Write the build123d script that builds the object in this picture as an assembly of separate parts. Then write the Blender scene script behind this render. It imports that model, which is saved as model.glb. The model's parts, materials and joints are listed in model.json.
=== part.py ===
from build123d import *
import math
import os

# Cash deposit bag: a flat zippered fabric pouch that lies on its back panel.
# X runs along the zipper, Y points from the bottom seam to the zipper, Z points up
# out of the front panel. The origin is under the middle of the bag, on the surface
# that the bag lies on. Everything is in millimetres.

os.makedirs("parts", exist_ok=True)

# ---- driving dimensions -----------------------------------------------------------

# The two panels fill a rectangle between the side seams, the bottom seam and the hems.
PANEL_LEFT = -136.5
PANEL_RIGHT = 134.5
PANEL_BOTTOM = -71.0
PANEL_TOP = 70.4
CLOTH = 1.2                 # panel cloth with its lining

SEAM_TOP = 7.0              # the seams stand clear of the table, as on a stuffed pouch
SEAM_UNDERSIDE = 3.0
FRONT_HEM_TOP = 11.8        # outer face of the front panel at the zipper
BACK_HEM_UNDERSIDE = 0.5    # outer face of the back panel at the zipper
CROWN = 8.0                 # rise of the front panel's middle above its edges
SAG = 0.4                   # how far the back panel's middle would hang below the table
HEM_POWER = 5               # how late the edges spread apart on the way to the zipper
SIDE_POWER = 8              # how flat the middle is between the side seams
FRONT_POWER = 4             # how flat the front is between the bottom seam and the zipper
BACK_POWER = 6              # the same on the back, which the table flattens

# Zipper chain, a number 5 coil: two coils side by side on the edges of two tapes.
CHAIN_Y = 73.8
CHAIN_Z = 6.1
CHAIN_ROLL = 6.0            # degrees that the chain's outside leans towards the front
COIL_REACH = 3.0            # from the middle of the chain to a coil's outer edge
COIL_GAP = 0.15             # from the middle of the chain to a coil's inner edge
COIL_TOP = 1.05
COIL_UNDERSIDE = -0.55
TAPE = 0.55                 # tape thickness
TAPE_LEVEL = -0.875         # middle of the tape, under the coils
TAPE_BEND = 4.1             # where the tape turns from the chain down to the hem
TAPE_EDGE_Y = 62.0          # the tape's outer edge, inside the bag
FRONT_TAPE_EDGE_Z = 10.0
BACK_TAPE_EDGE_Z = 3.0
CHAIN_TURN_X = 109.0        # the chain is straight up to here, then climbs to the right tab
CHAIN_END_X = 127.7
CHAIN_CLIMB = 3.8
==
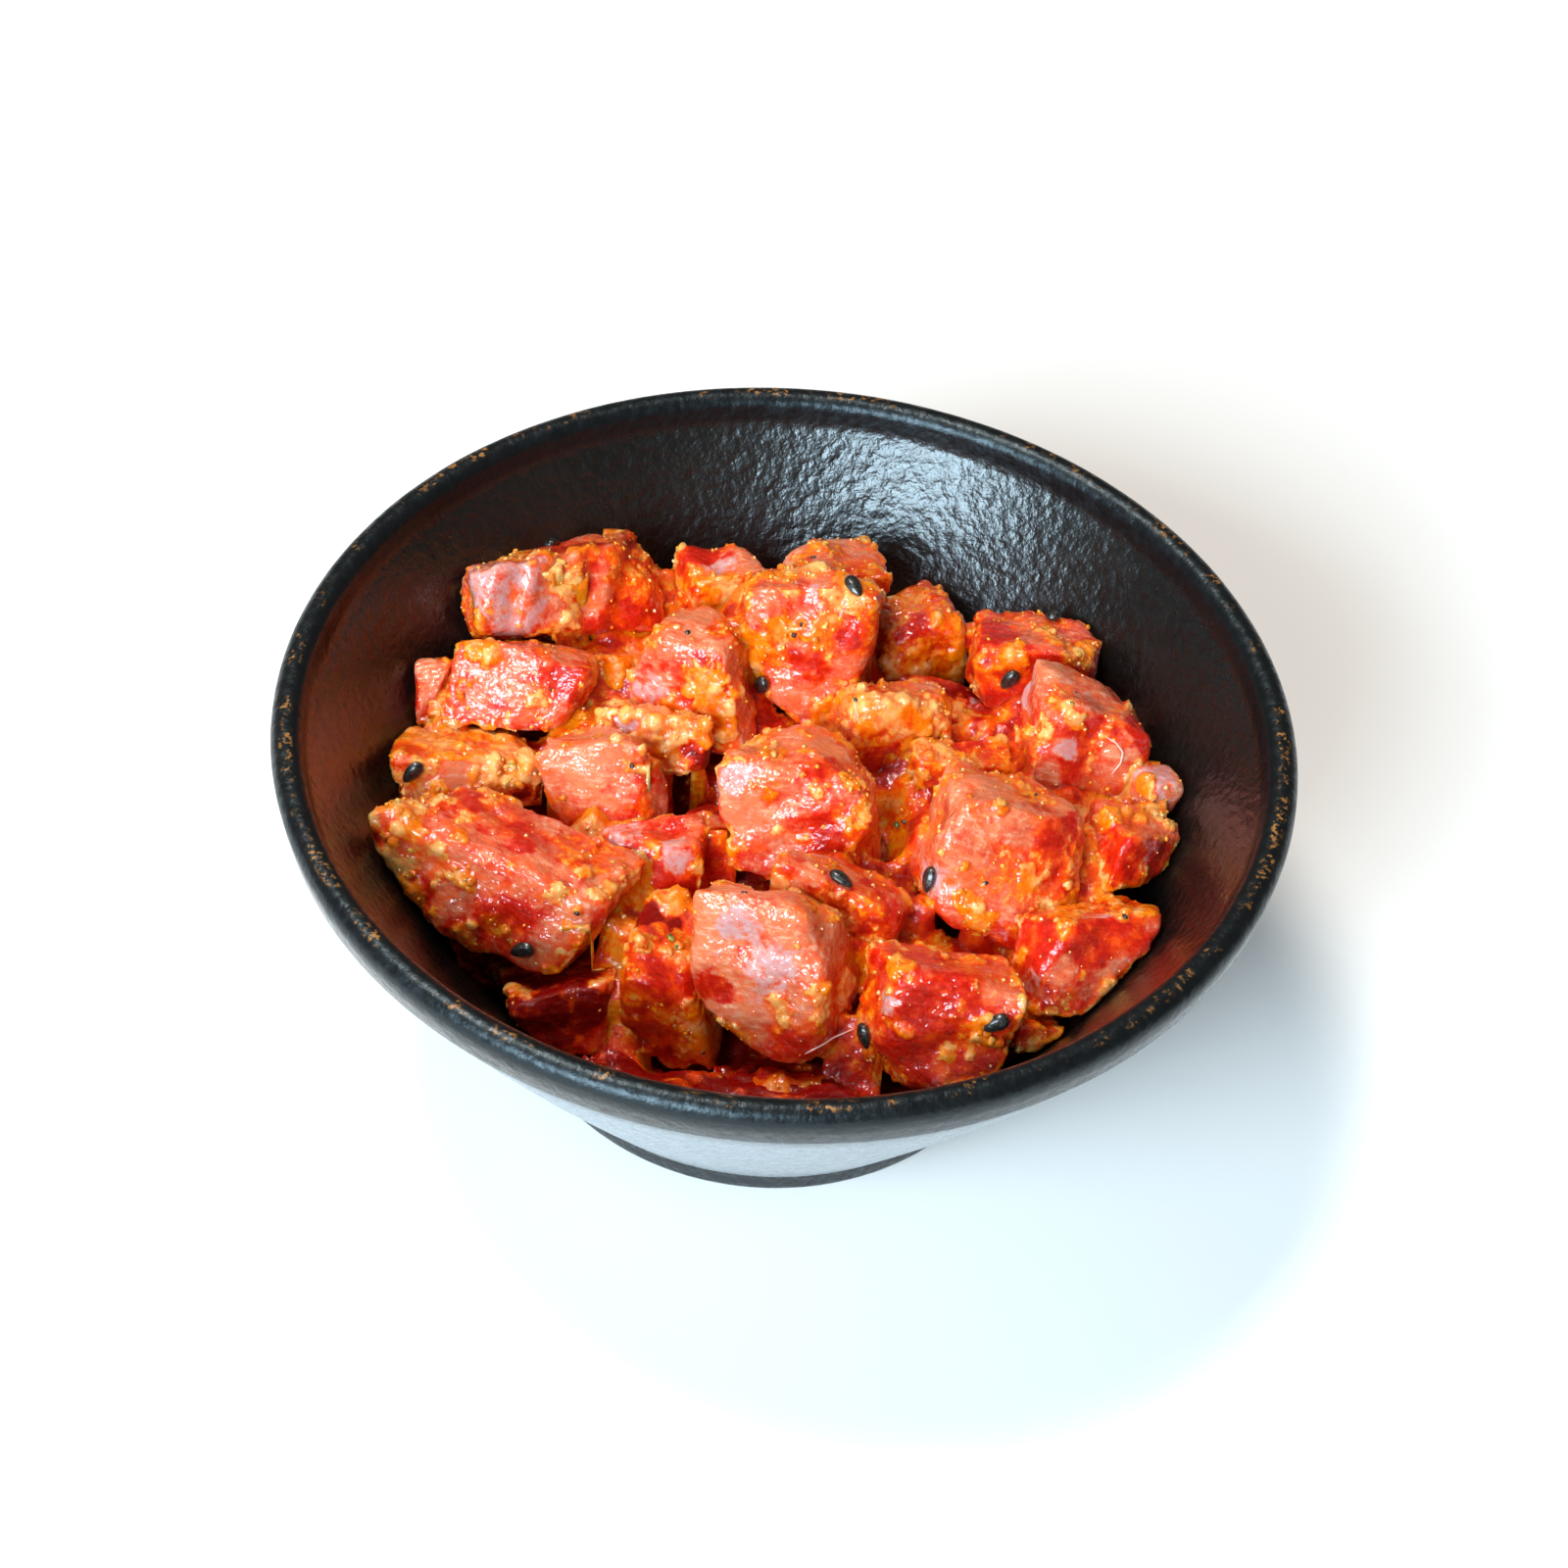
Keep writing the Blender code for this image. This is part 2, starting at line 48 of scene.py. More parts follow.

Exercise: Repeat exactly the lines running from the one with "Write the build123d" through the one with "BACK_POWER = 6", both included.

Task output:
Write the build123d script that builds the object in this picture as an assembly of separate parts. Then write the Blender scene script behind this render. It imports that model, which is saved as model.glb. The model's parts, materials and joints are listed in model.json.
=== part.py ===
from build123d import *
import math
import os

# Cash deposit bag: a flat zippered fabric pouch that lies on its back panel.
# X runs along the zipper, Y points from the bottom seam to the zipper, Z points up
# out of the front panel. The origin is under the middle of the bag, on the surface
# that the bag lies on. Everything is in millimetres.

os.makedirs("parts", exist_ok=True)

# ---- driving dimensions -----------------------------------------------------------

# The two panels fill a rectangle between the side seams, the bottom seam and the hems.
PANEL_LEFT = -136.5
PANEL_RIGHT = 134.5
PANEL_BOTTOM = -71.0
PANEL_TOP = 70.4
CLOTH = 1.2                 # panel cloth with its lining

SEAM_TOP = 7.0              # the seams stand clear of the table, as on a stuffed pouch
SEAM_UNDERSIDE = 3.0
FRONT_HEM_TOP = 11.8        # outer face of the front panel at the zipper
BACK_HEM_UNDERSIDE = 0.5    # outer face of the back panel at the zipper
CROWN = 8.0                 # rise of the front panel's middle above its edges
SAG = 0.4                   # how far the back panel's middle would hang below the table
HEM_POWER = 5               # how late the edges spread apart on the way to the zipper
SIDE_POWER = 8              # how flat the middle is between the side seams
FRONT_POWER = 4             # how flat the front is between the bottom seam and the zipper
BACK_POWER = 6              # the same on the back, which the table flattens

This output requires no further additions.